The one thing Odor did in 2017 was follow up last year's campaign with more homers -- he hit another 30 dingers while adding 15 stolen bases (a single-season career high) in 651 plate appearances. He also appeared in all 162 games for the Rangers, which is a noteworthy accomplishment in today's game. However, he paired those good things with a ghastly .204/.252/.397 triple slash and a 24.9% strikeout rate.

His 4.9% walk rate still isn't great when considering the league-average rate settled in at 8.5%, but it was at least a step in the right direction. He accomplished this off the heels of posting a 3.0% walk rate in 2016, which was the lowest rate among qualified hitters. Odor's 52.8% swing rate in 2017 was still among the highest in the league, but it's a slight improvement from his 54.3% mark last year. It would've been nice to see his contact rates improve, but his chase rate did drop by over three percentage points while his swing rate within the strike zone increased by nearly three percentage points.

An overall decrease in offensive effectiveness paired with negative defensive ratings led to an fWAR of -1.0 this season, which technically makes him one of baseball's worst players in 2017.

Some Bad Luck?

The results clearly weren't there, but for the most part, Odor's batted-ball profile didn't look much different when comparing it to his 2016 campaign. The below table compares his line-drive rate (LD%), ground-ball rate (GB%), fly-ball rate (FB%), infield-fly rate (IFFB%), hard-hit rate (Hard%), and BABIP over the past two years.
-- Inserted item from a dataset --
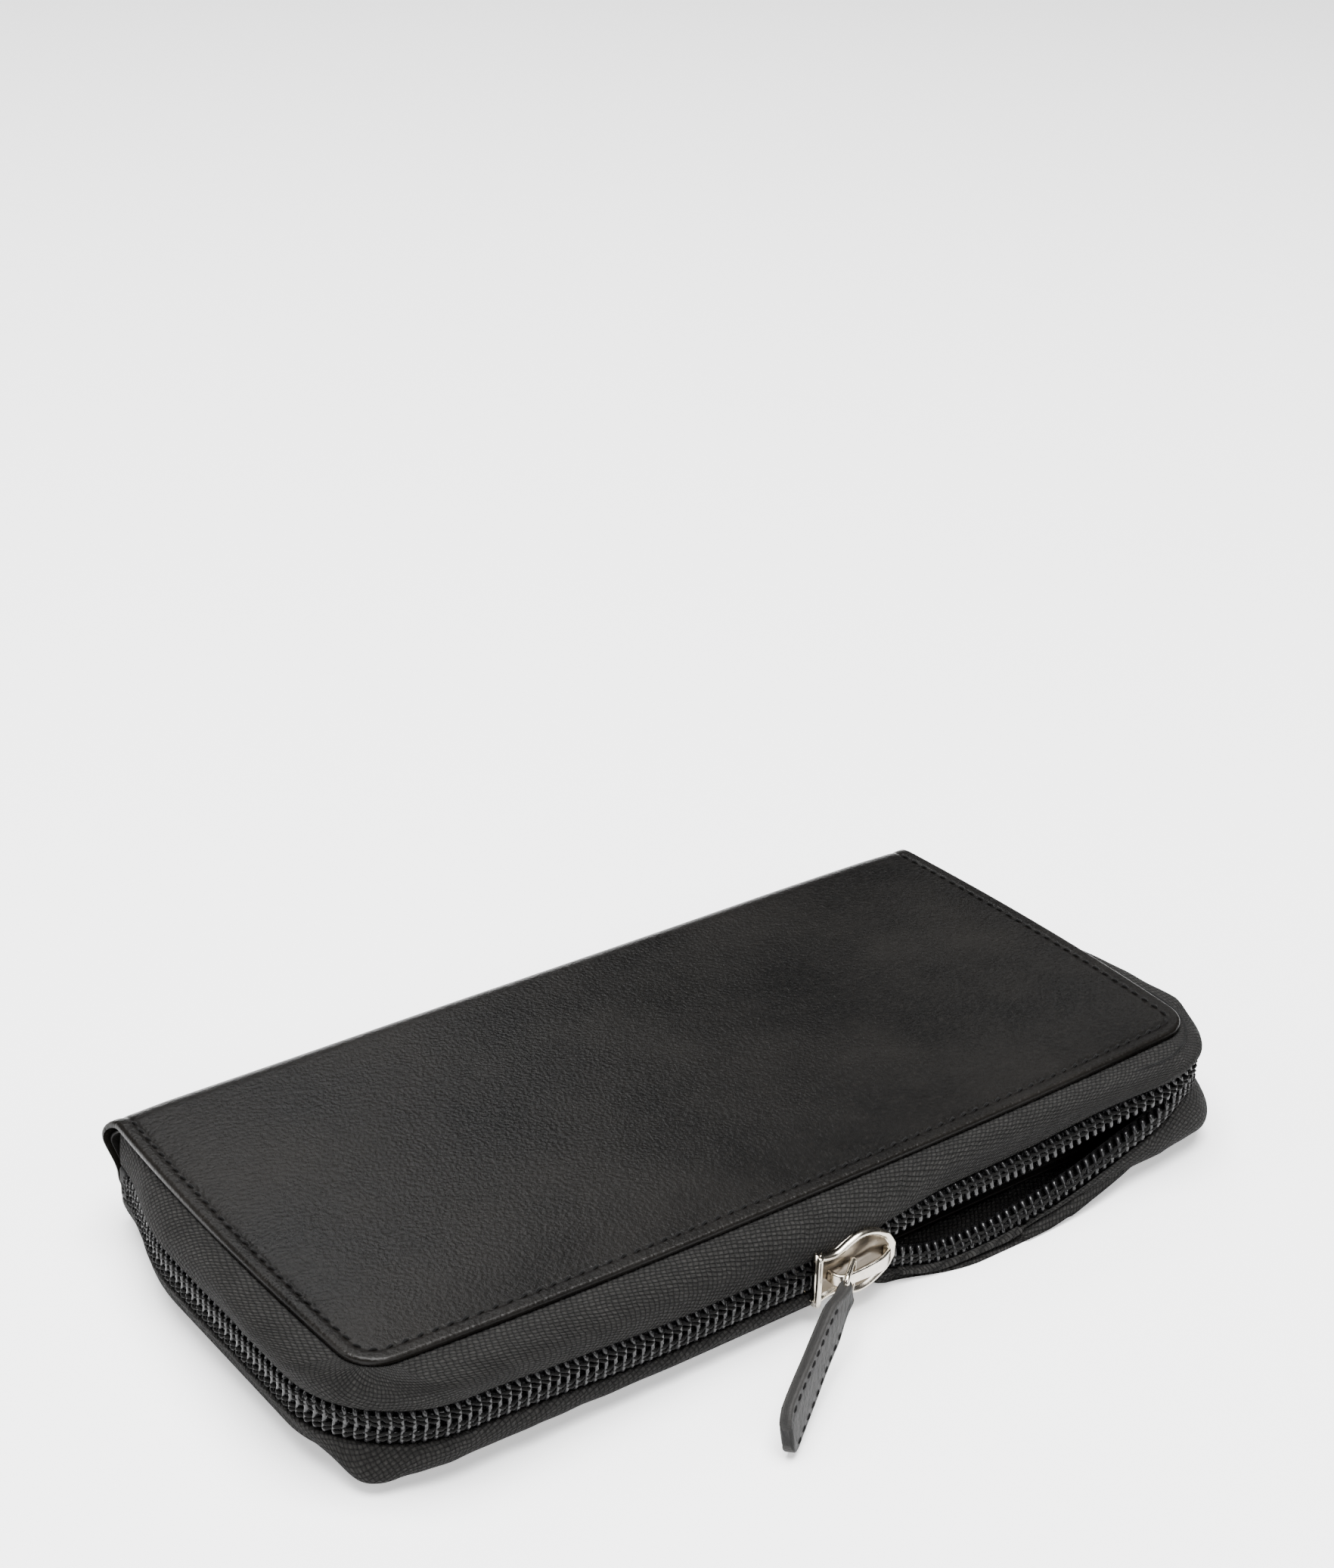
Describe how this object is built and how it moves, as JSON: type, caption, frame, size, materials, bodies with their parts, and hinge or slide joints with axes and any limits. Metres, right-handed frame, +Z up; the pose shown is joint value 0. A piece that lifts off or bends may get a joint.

Year LD% GB% FB% IFFB% Hard% BABIP
2016 17.6% 40.2% 42.2% 8.2% 35.4% .297
2017 16.3% 41.5% 42.2% 15.5% 36.7% .224

Obviously, the biggest change among the numbers (outside of his BABIP) is that infield-fly rate, which actually makes his homer production more impressive since he wasn't squaring those pitches up quite the same way. But when we dig a little deeper and look at each batted-ball event, could one come to the conclusion that he got unlucky?

Odor's 38.0% hard-hit rate on fly balls is a smidge lower than what it was last year (41.8%), but his wRC+ took a big hit in this situation (180 in 2016 to 134 in 2017). We can already see that his line-drive rate dropped, but so did his results in that area -- despite raising his hard-hit rate just over one percentage point (54.2%), both his wRC+ (398 to 315) and BABIP (.750 to .634) took a dive.

The 23-year-old also increased his hard-hit rate on ground balls rather significantly (21.6% to 29.4%), but pulled more than two-thirds of his grounders for the second consecutive year. For a free-swinging, all-or-nothing kind of hitter like Odor, this presumably makes it easier for opposing teams to employ a shift when he steps to the plate.

So, we shouldn't necessarily expect Odor's BABIP to stay at the level he produced this year -- he owned a career .292 mark entering this year -- but it's not as if we can just point to bad luck as a main factor for a disappointing season.

Truly One of a Kind

Home runs are more common than ever in today's game, but still, posting a 30-homer campaign is something to be proud of. That goes up a notch when you can do it in consecutive seasons, as Odor has done.

Unfortunately, now that the dust has settled on the regular season, his 61 wRC+ ranks as the worst in baseball among qualified hitters. That alone is noteworthy, but we can once again go another level deeper when comparing this particular performance to other seasons of 30-plus homers since 2000.

Including this season, there have been a total of 505 instances of a player slugging at least 30 home runs this century. That 61 wRC+ from Odor is easily the lowest of them all (Tony Batista posted a 76 wRC+ in 2004). His .272 wOBA is also the worst (with Batista's .304 being the second worst), while the -1.0 fWAR he produced tied Mike Jacobs' 2008 campaign as the worst.

The homers were good, but Odor didn't do much else. However, there can at least be hope that he'll take his power potential and add it to a more well-rounded offensive approach for his age-24 campaign in 2018. Right? I mean, it doesn't seem like it could get much worse than this.